From my personal viewpoint, the "resources" index (starting on page # 224) is worth the price of the book. I already know about most of the jig & fixtures in the book and have used something like every one of them at one time or another. But when designing your own jigs, replacing old ones or building those in this book, the BIGGEST hassle is FINDING THE MATERIALS.
Where do you buy UMHW plastic in strips?
Where can I find that nifty semi-circular fence-stop and what the heck is it called? (it's called a "curved lid support.") Many times, just knowing the NAME of a product will help us find that thing, especially in today's internet-driven world.
The "product-specific" resource pages, ( 224 to 227) are the biggest time saver. Alloyed to that "product specific" concept are the clear "call-outs" on each illustration. Each illustration "calls-out" the proper name of the components, then you can find that thing by its name in the resource-guide. Anyone who has ever seen an architectural drawing, engineering blueprint or just good project-plans will immediately recognize the proper draftsman-style labeling. They show the correct name for each critical part, particularly if that part is arcane or hard-to-find. Great!
The organization of the book is useful too...
Sections and chapters are categorized by FUNCTION and RELATED FUNCTIONS; i.e. "Fences that guide" or "Stops to limit travel". There is a separate section for "materials" (the stuff you make jigs with) and "hardware" (the stuff that holds other stuff together and makes it work.) That's smart. It takes an otherwise dreary process and makes it easy-to-find what I need FAST!
This is the second book I have purchased from "booklady" and I have to say the service is good. The package arrived ahead of schedule, which means it was in stock and shipped immediately. I got e-mail confirmation of the shipment. The book was as described and packaged well enough to withstand the abuse it obviously endured from the postal service. Booklady will get more of my business whenever possible.
I could find some niggling peeves about this ( and other Taunton books)...
The material is re-hashed... and the editors know it. There isn't much that is truly "new" in woodworking, either in methods, machines or jigs. Much of the material herein is old-news to old guys like me. Indeed, much of it is recycled from old FW articles... but that's not too offensive in this case because of the good organization.
Some other Taunton publications are NOT so well organized. They sometimes focus on making their books "pretty," which is not a crime, but it does add to the cost. Making appearance the priority might help sell books to the uninitiated, but it makes it harder to deliver meaningful informative content. The "new" Taunton is too worried about maintaining its premier status amongst woodworking publications and expanding their publishing dominance. That's why they have expanded and divided into other related "craft", "construction" and "living" areas, instead of focusing on what they originally did best... Fine Woodworking techniques and design.

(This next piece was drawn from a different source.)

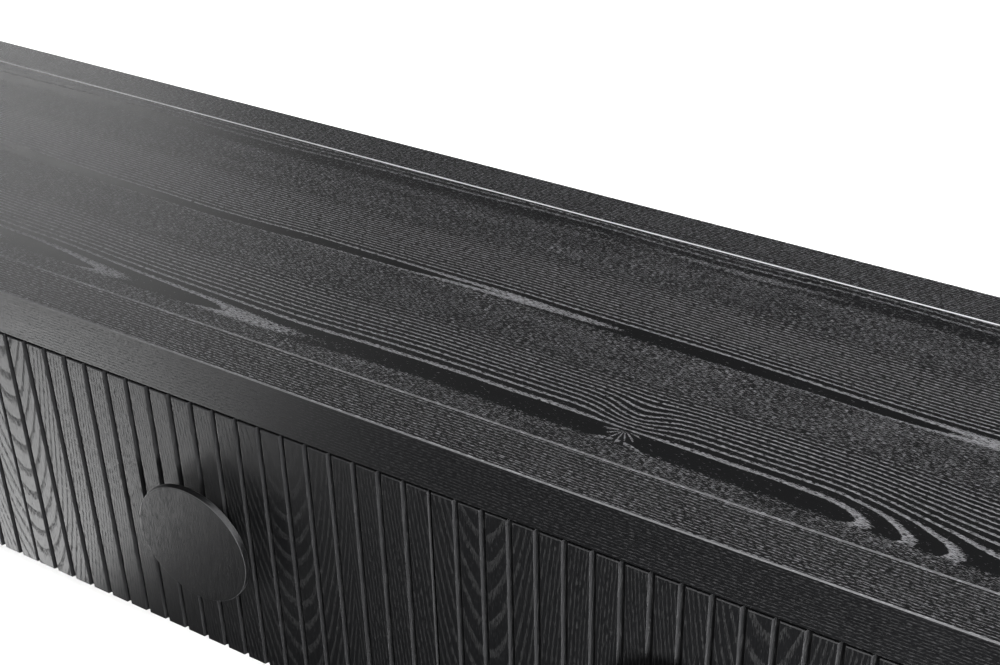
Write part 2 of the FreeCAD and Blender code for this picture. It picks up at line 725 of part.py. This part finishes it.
def main():
    os.makedirs("parts", exist_ok=True)
    make_top()
    make_carcass()
    make_doors()
    make_hardware()
    make_legs()


main()
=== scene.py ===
"""Looks of a low black oak sideboard: open-pore oak with limed pores, under soft studio light."""

import math
from collections import namedtuple

import bmesh
import bpy
from mathutils import Matrix, Vector


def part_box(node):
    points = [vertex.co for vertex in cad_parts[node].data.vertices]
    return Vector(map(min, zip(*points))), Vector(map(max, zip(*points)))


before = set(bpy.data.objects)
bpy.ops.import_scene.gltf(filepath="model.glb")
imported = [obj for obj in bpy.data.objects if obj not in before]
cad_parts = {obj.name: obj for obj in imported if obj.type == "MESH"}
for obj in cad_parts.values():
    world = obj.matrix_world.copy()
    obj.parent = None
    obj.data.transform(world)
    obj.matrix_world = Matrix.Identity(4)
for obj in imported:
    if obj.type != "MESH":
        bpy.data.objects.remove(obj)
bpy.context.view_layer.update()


# Material graphs


class Graph:
    """Builds one material. Each method adds a node and returns the socket that later calls read."""

    def __init__(self, name):
        self.material = bpy.data.materials.new(name)
        self.material.use_nodes = True
        self.tree = self.material.node_tree
        self.tree.nodes.clear()

    def node(self, kind, inputs=(), **settings):
        made = self.tree.nodes.new(kind)
        for key, value in settings.items():
            setattr(made, key, value)
        for key, value in dict(inputs).items():
            self.feed(made.inputs[key], value)
        return made

    def feed(self, socket, value):
        if isinstance(value, bpy.types.NodeSocket):
            self.tree.links.new(value, socket)
        else:
            socket.default_value = value

    def math(self, operation, *values):
        return self.node("ShaderNodeMath", enumerate(values), operation=operation).outputs[0]

    def add(self, a, b):
        return self.math("ADD", a, b)

    def times(self, a, b):
        return self.math("MULTIPLY", a, b)

    def vector(self, x, y, z):
        return self.node("ShaderNodeCombineXYZ", enumerate((x, y, z))).outputs[0]

    def waves(self, values, rates):
        """A place for noise, with each value times its rate."""
        return self.vector(*(self.times(value, rate) for value, rate in zip(values, rates)))

    def noise(self, place, detail=0.0):
        """Noise from 0 to 1 whose features are about one unit of place across."""
        inputs = {"Vector": place, "Scale": 1.0, "Detail": detail}
        return self.node("ShaderNodeTexNoise", inputs).outputs["Fac"]

    def step(self, value, low, high, start=0.0, end=1.0):
        """A smooth step from start to end as value goes from low to high."""
        inputs = {"Value": value, "From Min": low, "From Max": high, "To Min": start, "To Max": end}
        made = self.node("ShaderNodeMapRange", inputs, interpolation_type="SMOOTHSTEP")
        return made.outputs["Result"]

    def mix(self, share, a, b):
        """A number between a and b."""
        inputs = {"Factor": share, 2: a, 3: b}
        return self.node("ShaderNodeMix", inputs, data_type="FLOAT").outputs[0]

    def colour(self, share, a, b):
        inputs = {"Factor": share, 6: a, 7: b}
        return self.node("ShaderNodeMix", inputs, data_type="RGBA").outputs[2]

    def profile(self, value, stops):
        """A curve through (position, height) stops, from 0 to 1."""
        made = self.node("ShaderNodeValToRGB", {"Fac": value})
        made.color_ramp.interpolation = "EASE"
        points = made.color_ramp.elements
        while len(points) < len(stops):
            points.new(0.5)
        for point, (position, height) in zip(points, stops):
            point.position = position
            point.color = (height, height, height, 1.0)
        return made.outputs["Color"]

    def object_axes(self):
        place = self.node("ShaderNodeTexCoord").outputs["Object"]
        return self.node("ShaderNodeSeparateXYZ", {0: place}).outputs

    def bump(self, height, depth, strength=1.0):
        inputs = {"Height": height, "Distance": depth, "Strength": strength}
        return self.node("ShaderNodeBump", inputs).outputs["Normal"]

    def finish(self, **shader):
        """The surface, from Principled BSDF inputs named with underscores."""
        inputs = {key.replace("_", " "): value for key, value in shader.items()}
        surface = self.node("ShaderNodeBsdfPrincipled", inputs)
        out = self.node("ShaderNodeOutputMaterial")
        self.tree.links.new(surface.outputs[0], out.inputs[0])
        return self.material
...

Because my father was a subscriber from its inception, I witnessed the rise of Taunton publications and its de-evolution into a haughty, somewhat snobbish "lifestyle" rag. And ALL the Taunton publications are now too focused on promoting advertised products, rather than delivering well-organized information.
The new Taunton is only "organized" in the sense that it is compartmentalized. They make articles, books and (now online) videos about minutia, separating each individual subject into as many sub-categories as possible in their never-ending quest for profitable content. Ninety-five percent of everything we see at FineWoodworking.com and in the magazine was covered well in the Tage Frid Teaches Woodworking series decades ago. This book suffers from that same "soft-sell" profit-driven undercurrent, though not nearly as much as others.
The "resources" are valuable, but I notice that they only list "resources" that advertise with FW magazine. OK... go ahead and list your check-writing advertisers first, but Taunton should also list other sources. Help some of those little specialty shops that can't afford to advertise (now) so they can grow big enough to one-day spend ad-bucks at FW. And all publishers should remember that a little competition amongst their "resources" reduces prices for all woodworkers and encourages better service too. Fair competition promotes better goods and services, helps stabilize economic downturns and ultimately will net them MORE advertising revenue. If they are hip enough to publish articles and manufacture whole magazine concepts on "green" architecture, "Fine" living, funky-cheap recycling crafts, (Threads, junk market style, and "crap-market-style") then they should realize that helping the little guy, ultimately helps us all.
Summary... If you are new to woodworking and want to get the most from your shop-machines, this is a great book to read and study. Even an old-pro can save time using it as a resource and a handy reference for shop-drawings. This book is valuable to own, even if you already literally know, "every trick in the book." I will keep it near-by and dust-free so I can refer to it often. It is one of Taunton's better books.